Highlights of his career have been working with interior designer/television presenter Daniel Hopwood, Graham Wynne (Changing Rooms) and having a portrait purchased by Kelly Hoppen for a London interior.'
Chloe Fremantle
Some of Chloe's recent work has been triggered by observations made from the Natural World and of how similar patterns and shapes recur throughout, from basic cellular forms to plant shapes to far vaster landscapes. These works also explore and reflect the fleetingness of our memories, and the wealth of individual experience which inform our responses to any given moment. These ideas are relevant to how we respond to all of Nature, and to life's transcience, and referring to the continual ebb and flow between the conscious and unconscious in our every day lives.
Jim Hanlon
London based artist Jim Hanlon is consistently sought after for his singular figurative work. His paintings are represented in private collections throughout the UK and as far afield as Italy, France, Belgium, the Unites States and South Africa. Jim Graduated from Kingston University's School of fine art in the mid eighties. From which time he has pursued his personal vision in painting. Showing at venues such as the Barbican, Mall Galleries, Chelsea Town Hall, Selfridges and the William Blake Bicentenary. He is also known for his art reviews for Runwild Media publications. Jim has also worked as sculptor, illustrator and art director but always returned to his passion for painting. His fascination with observing and recording the quality of light together with a poetic approach to rhythm is at the core of all his work. Inspired by artists such as John Singer Sargent and the Scottish Colourists, Jim seeks to capture the essence of a theme, just as an aroma can evoke a memory or an emotion.
Martin Ireland
Martins painting techniques are unconventional. Examining the style, it's not difficult to understand how these paintings are so bright and vibrant. By painting in layers, using broad sweeps of colour washes of various densities on a pre-stretched surface, the luminosity of the picture surface comes through and the paper is dampened allowing the paint that can provide some very liquid representations and surprises. Martin prefers using watercolour and gouache as it is a fast medium to use particularly when layering.
Anne Hickmott
Anne studied at the Royal College of Art and then freelanced as a designer/photographer later teaching full time at PCL /University of Westminster whilst bringing up her family.
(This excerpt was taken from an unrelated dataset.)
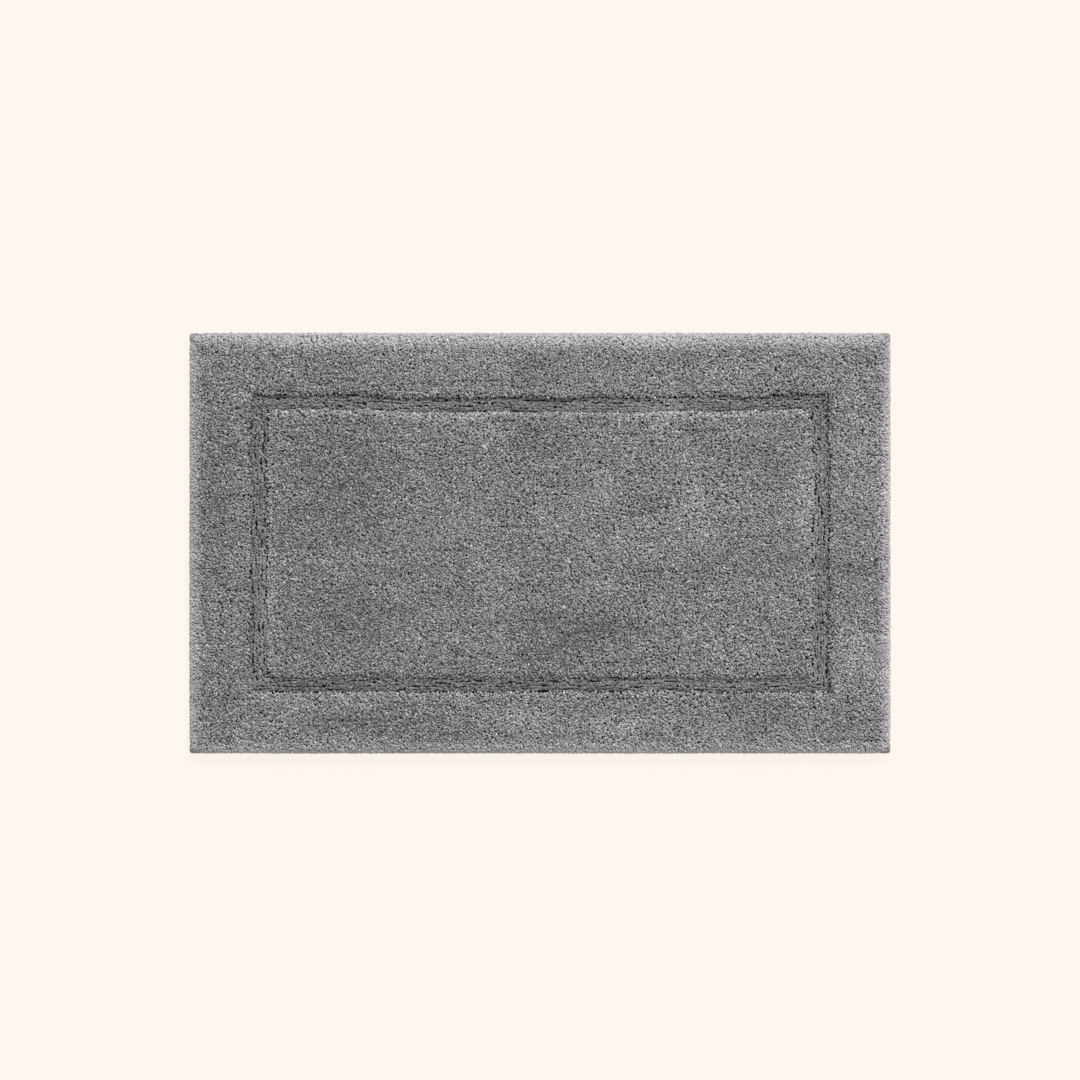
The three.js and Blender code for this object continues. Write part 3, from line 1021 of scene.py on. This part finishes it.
def pile_material(name, dark, light, lightest):
    """Cut cotton: each ply has its own tone, which carries painted light and shade, its fibres show as fine
    noise, and its root is painted darker, as shade among the yarns.
    """
    material, tree, shader = new_material(name)
    fibres = fleck(tree, 900)
    fibre_tone, painted_root_shade, middle = 0.5, -0.18, 0.55
    tone = maths(tree, "MULTIPLY_ADD", fibres, fibre_tone, attribute(tree, "yarn_tone"))
    # painted shade towards the root
    tone = maths(tree, "MULTIPLY_ADD", attribute(tree, "yarn_depth"), painted_root_shade, tone)
    tone = maths(tree, "MULTIPLY", tone, middle)
    colour_by(tree, shader, tone, [(0.0, dark), (middle, light), (1.0, lightest)])
    set_inputs(shader, Roughness=0.95, Specular_IOR_Level=0.15, Sheen_Weight=0.45, Sheen_Roughness=0.5)
    relief_by(tree, shader, fibres, 0.6, 0.35 * MM)
    return material


def weave_height(tree, pitch, repeat, under, turn):
    """How high the threads stand, 0 to 1. Each thread passes over and under in a repeat of that many,
    and the twill line turns back after so many threads."""
    split = tree.nodes.new("ShaderNodeSeparateXYZ")
    tree.links.new(attribute(tree, "cloth_place", "Vector"), split.inputs[0])
    calc = partial(maths, tree)
    x, y = (calc("MULTIPLY", split.outputs[k], 1 / pitch) for k in (0, 1))
    hump_x, hump_y = (calc("ABSOLUTE", calc("SINE", calc("MULTIPLY", value, math.pi))) for value in (x, y))
    back_and_forth = calc("PINGPONG", calc("FLOOR", y), turn)
    step = calc("ADD", calc("FLOOR", x), calc("FLOOR", back_and_forth))
    is_over = calc("LESS_THAN", calc("FLOORED_MODULO", step, repeat), under)
    warp = calc("MULTIPLY", hump_x, calc("MULTIPLY_ADD", hump_y, 0.35, 0.65))
    weft = calc("MULTIPLY", hump_y, calc("MULTIPLY_ADD", hump_x, 0.35, 0.65))
    over = calc("MULTIPLY", warp, is_over)
    return calc("MULTIPLY_ADD", weft, calc("SUBTRACT", 1.0, is_over), over)


def woven_material(name, dark, light, pitch, repeat=2, under=1, turn=1000, relief=0.16 * MM):
    """Cloth: its threads cross, and where they lie lower they are painted darker, as shade between them; its
    fibres show as fine noise and its dye is a little patchy.
    """
    material, tree, shader = new_material(name)
    height = weave_height(tree, pitch, repeat, under, turn)
    fibres = fleck(tree, 2600)
    patches = fleck(tree, 60, 2)
    # threads that lie lower are painted darker, as shade
    tone = maths(tree, "MULTIPLY_ADD", height, 0.55, maths(tree, "MULTIPLY", fibres, 0.35))
    tone = maths(tree, "MULTIPLY_ADD", patches, 0.25, maths(tree, "SUBTRACT", tone, 0.06))
    colour_by(tree, shader, tone, [(0.0, dark), (1.0, light)])
    tree.links.new(maths(tree, "MULTIPLY_ADD", fibres, 0.2, 0.72), shader.inputs["Roughness"])
    set_inputs(shader, Specular_IOR_Level=0.25, Sheen_Weight=0.3)
    relief_by(tree, shader, height, 0.8, relief)
    return material


def thread_material(name, dark, light):
    """Sewing thread, flecked by its fibres."""
    material, tree, shader = new_material(name)
    fibres = fleck(tree, 3500, 2)
    colour_by(tree, shader, fibres, [(0.25, dark), (0.75, light)])
    set_inputs(shader, Roughness=0.6, Sheen_Weight=0.25)
    relief_by(tree, shader, fibres, 0.7, 0.1 * MM)
    return material


def latex_material():
    """Matt, slightly yellowed latex foam with fine pores, which are painted darker as shade, deeper in
    colour in its valleys.
    """
    material, tree, shader = new_material("natural_latex")
    cloudy = fleck(tree, 25, 4)
    pores = texture(tree, "Voronoi", "Distance", Scale=1300)
    # the pores are painted darker, as shade in them
    tone = maths(tree, "MULTIPLY_ADD", cloudy, 0.6, maths(tree, "MULTIPLY", pores, 0.25))
    tone = maths(tree, "MULTIPLY_ADD", attribute(tree, "valley"), -0.45, tone)
    stops = [(0.0, (0.50, 0.45, 0.36)), (0.45, (0.66, 0.62, 0.54)), (1.0, (0.76, 0.73, 0.66))]
    colour_by(tree, shader, tone, stops)
    tree.links.new(maths(tree, "MULTIPLY_ADD", cloudy, 0.3, 0.42), shader.inputs["Roughness"])
    relief_by(tree, shader, pores, 0.6, 0.12 * MM)
    return material


# ------------ build

def build_pile():
    plies, low = all_plies()
    _, _, inset = inset_of(plies.x, plies.y)
    pile = pile_material(
        "grey_cotton_pile", (0.072, 0.071, 0.078), (0.300, 0.297, 0.322), (0.585, 0.585, 0.58)
    )
    short = pile_material(
        "grey_cotton_short_pile", (0.075, 0.071, 0.071), (0.301, 0.2925, 0.3105), (0.48, 0.47, 0.485)
    )
    inside = ~low & (inset > 0.5 * (CHANNEL_INNER + CHANNEL_OUTER))
    add_pile("centre_yarns", some_of(plies, inside), "pile", pile, "centre_pile")
    for side, (_, here) in by_side(plies.x, plies.y).items():
        channel = some_of(plies, low & here)
        add_pile(f"channel_yarns_{side}", channel, "channel_pile", short, f"channel_pile_{side}")
        border = some_of(plies, ~low & ~inside & here)
        add_pile(f"border_yarns_{side}", border, "pile", pile, f"border_pile_{side}")


def build_underside():
    """Everything below the pile: the latex coat, hem tapes and stitches, corner folds, canvas and label."""
    canvas = woven_material("cotton_canvas", (0.10, 0.098, 0.10), (0.33, 0.325, 0.335), 0.9 * MM)
    twill = woven_material(
        "herringbone_twill", (0.12, 0.118, 0.12), (0.36, 0.355, 0.365), 0.55 * MM, repeat=4, under=2, turn=9
    )
    folded = woven_material("folded_hem_cloth", (0.135, 0.138, 0.132), (0.365, 0.371, 0.355), 0.6 * MM)
    satin = woven_material(
        "blank_satin", (0.46, 0.45, 0.43), (0.74, 0.73, 0.70), 0.35 * MM, repeat=5, under=1, relief=0.05 * MM
    )
    thread = thread_material("grey_sewing_thread", (0.24, 0.238, 0.245), (0.50, 0.495, 0.51))
    coat = add_latex_coat(latex_material())
    tapes = [add_hem_tape(side, turn, twill) for turn, side in enumerate(SIDES)]
    stitches = [add_stitches(row, thread) for row in ("outer", "inner")]
    folds = [add_corner_fold(corner, folded) for corner in CORNERS]
    canvas_sheet = add_backing_cloth(canvas)
    label = add_care_label(satin)


# The studio: the floor, the world's light, the sun, and the camera with what it shows of the floor
FLOOR_RADIUS, FLOOR_BEND, FLOOR_WALL = 5.6, 1.4, 1.7
FLOOR_BELOW = 0.2 * MM
FLOOR_COLOUR, FLOOR_GLOW, GLOW_STRENGTH = (0.060, 0.057, 0.052, 1), (1.0, 0.940, 0.876, 1), 0.908
SKY_COLOUR, SKY_STRENGTH = (1.0, 0.945, 0.88, 1), 0.62
SUN_ENERGY, SUN_SPREAD = 3.9, math.radians(25)
SUN_TURN = (-math.radians(52), 0, -math.radians(20))
LENS, SENSOR = 150, 36
SHOWN_WIDTH, SHOWN_MIDDLE = 1.543, 0.0046


def add_floor():
    """A round studio floor that turns up into a low wall all round, so no horizon shows."""
    sides = 96
    turns = np.linspace(0, math.pi / 2, 13)[1:]
    profile = [(FLOOR_RADIUS, 0.0)]
    profile += [(FLOOR_RADIUS + FLOOR_BEND * math.sin(t), FLOOR_BEND * (1 - math.cos(t))) for t in turns]
    profile.append((FLOOR_RADIUS + FLOOR_BEND, FLOOR_WALL))
    points = [np.zeros((1, 3))]
    for out, up in profile:
        ways = circle(sides)
        points.append(np.column_stack([out * np.cos(ways), out * np.sin(ways), np.full(sides, up)]))
    vertices = np.concatenate(points) - (0, 0, FLOOR_BELOW)
    return new_mesh("floor", vertices, np.array(dome_faces(len(profile), sides)))


def build_studio():
    scene = bpy.context.scene
    floor = add_floor()
    material, _, shader = new_material("studio_floor")
    set_inputs(shader, Base_Color=FLOOR_COLOUR, Roughness=1.0, Specular_IOR_Level=0.0)
    set_inputs(shader, Emission_Color=FLOOR_GLOW, Emission_Strength=GLOW_STRENGTH)
    floor.data.materials.append(material)

    world = bpy.data.worlds.new("studio")
    scene.world = world
    world.use_nodes = True
    set_inputs(world.node_tree.nodes["Background"], Color=SKY_COLOUR, Strength=SKY_STRENGTH)

    sun = bpy.data.lights.new("key", "SUN")
    sun.energy = SUN_ENERGY
    sun.angle = SUN_SPREAD
    add_object("key", sun).rotation_euler = SUN_TURN

    camera = bpy.data.cameras.new("camera")
    camera.lens = LENS
    camera.sensor_width = SENSOR
    camera.clip_end = 50
    scene.camera = add_object("camera", camera)
    scene.camera.location = (0, SHOWN_MIDDLE, LENS / SENSOR * SHOWN_WIDTH)
    scene.view_settings.view_transform = "Standard"


build_pile()
build_underside()
build_studio()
She was an exchange professor in Toronto for a year and returned to the UK to print, paint and draw full-time.
Her most recent prints are lino-cuts many of which were printed on William Morris's Albion press at Kelmscott House whilst being artist in residence. Her prints and photographs have been exhibited world wide and are in many private and corporate collections.
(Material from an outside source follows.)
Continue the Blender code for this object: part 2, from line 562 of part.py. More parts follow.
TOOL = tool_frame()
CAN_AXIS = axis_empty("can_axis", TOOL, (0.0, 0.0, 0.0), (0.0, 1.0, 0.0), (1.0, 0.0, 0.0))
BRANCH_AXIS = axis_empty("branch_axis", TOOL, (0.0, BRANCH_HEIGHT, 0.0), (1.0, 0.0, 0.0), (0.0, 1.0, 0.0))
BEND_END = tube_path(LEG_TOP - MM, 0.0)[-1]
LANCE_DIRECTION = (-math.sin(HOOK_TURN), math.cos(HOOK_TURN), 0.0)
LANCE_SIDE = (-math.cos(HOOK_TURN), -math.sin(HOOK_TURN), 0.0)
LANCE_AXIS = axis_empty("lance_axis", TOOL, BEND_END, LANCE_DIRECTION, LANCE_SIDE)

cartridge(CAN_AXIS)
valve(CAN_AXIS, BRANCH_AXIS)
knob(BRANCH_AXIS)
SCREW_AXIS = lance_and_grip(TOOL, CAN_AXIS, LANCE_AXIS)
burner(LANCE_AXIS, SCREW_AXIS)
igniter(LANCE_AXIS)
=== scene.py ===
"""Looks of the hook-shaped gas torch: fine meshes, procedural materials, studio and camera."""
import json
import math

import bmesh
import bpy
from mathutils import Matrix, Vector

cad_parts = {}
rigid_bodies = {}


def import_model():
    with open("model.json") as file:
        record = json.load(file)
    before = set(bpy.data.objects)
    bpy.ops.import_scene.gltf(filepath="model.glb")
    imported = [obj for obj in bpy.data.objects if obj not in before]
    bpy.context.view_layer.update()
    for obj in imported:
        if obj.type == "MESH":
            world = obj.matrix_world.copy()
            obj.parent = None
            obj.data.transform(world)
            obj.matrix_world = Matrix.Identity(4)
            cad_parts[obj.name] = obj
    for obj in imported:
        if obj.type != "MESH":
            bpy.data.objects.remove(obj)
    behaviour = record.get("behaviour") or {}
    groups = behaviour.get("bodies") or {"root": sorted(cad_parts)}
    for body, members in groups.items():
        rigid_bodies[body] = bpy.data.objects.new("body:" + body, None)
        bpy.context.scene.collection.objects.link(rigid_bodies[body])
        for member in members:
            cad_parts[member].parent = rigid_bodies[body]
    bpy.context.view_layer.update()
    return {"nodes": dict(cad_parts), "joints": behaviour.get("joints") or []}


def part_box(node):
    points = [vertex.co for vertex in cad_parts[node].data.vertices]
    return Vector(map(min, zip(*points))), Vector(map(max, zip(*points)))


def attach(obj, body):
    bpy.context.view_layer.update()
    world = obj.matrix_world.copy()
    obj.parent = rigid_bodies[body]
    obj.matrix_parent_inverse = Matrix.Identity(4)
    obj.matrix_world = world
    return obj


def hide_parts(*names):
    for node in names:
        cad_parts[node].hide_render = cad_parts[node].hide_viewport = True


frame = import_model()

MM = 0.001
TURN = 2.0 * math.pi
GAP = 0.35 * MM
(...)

Anne has had a great interest in flowers since being a small child, exploring the woods of the Kentish Weald and in the landscape of wild places. She recently rode horseback across the Rockies in Montana to see more remote country and found many plants growing wild in abundance and which are quite rare in Europe, such as the vivid purple blue gentian. Deer, gophers and black bears were also to be found!
Valerie Taylor
Life and Landscapes make up the main body of Valerie's work. Often blending the two since they really are not that different in terms of organic shape. Recently she has been experimenting with texture, but come summer she reverted to sitting on many a rural hillside, hopefully in the sun, drawing what she saw in the hope of expressing the spirit of it. Abstraction follows during the winter months while working in the studio. Valerie is also a print-maker, when she feels an idea needs that kind of treatment: dry-point or collograph, sometimes monoprints. The more she does, the more she realises how little she know about it all and that is the joy lies.
Diane Whyte
Diane's current work has graduated from the human figure to landscapes, in particular landscapes that feature water, the sea, or rivers etc. whether in Australia, North West Scotland or rivers such as The Thames or Wandle.
She tries to capture the heart of the scene in front of her, sometimes 'en plein air' and finishing them in the studio, or by using sketches in water colour and pen and ink as memory aides. Diane usually paints in acrylic and then oil on canvas, as she likes the feel of the paint building texture onto the canvas.
Since graduating from The Surrey Institute of Art and Design at Farnham in 2000 having studied Fine Art (BA Hons), Diane has been exhibiting in various mixed exhibitions, her work is featured in collections in USA, Australia, New Zealand and the UK.
3-D works / David Light
Salamiel. You don't have to have a belief in a religion to find the thought of the existence of angels highly evocative. The word comes from The Greek 'ánghelos', meaning 'messenger', or 'envoy'. According to the 'Dictionary of Angles; including the fallen angels' there are exactly 301,655,722 angels abroad in the world. This panel depicts 'Salamiel', "a great angel prince, prince of the grigori. Though the grigori dwell in Heaven, a certain number of them are malign. A legend has it that Salamiel rejected the Lord and is now a fallen angel". The stained glass panel was fabricated utilising traditional and contemporary techniques.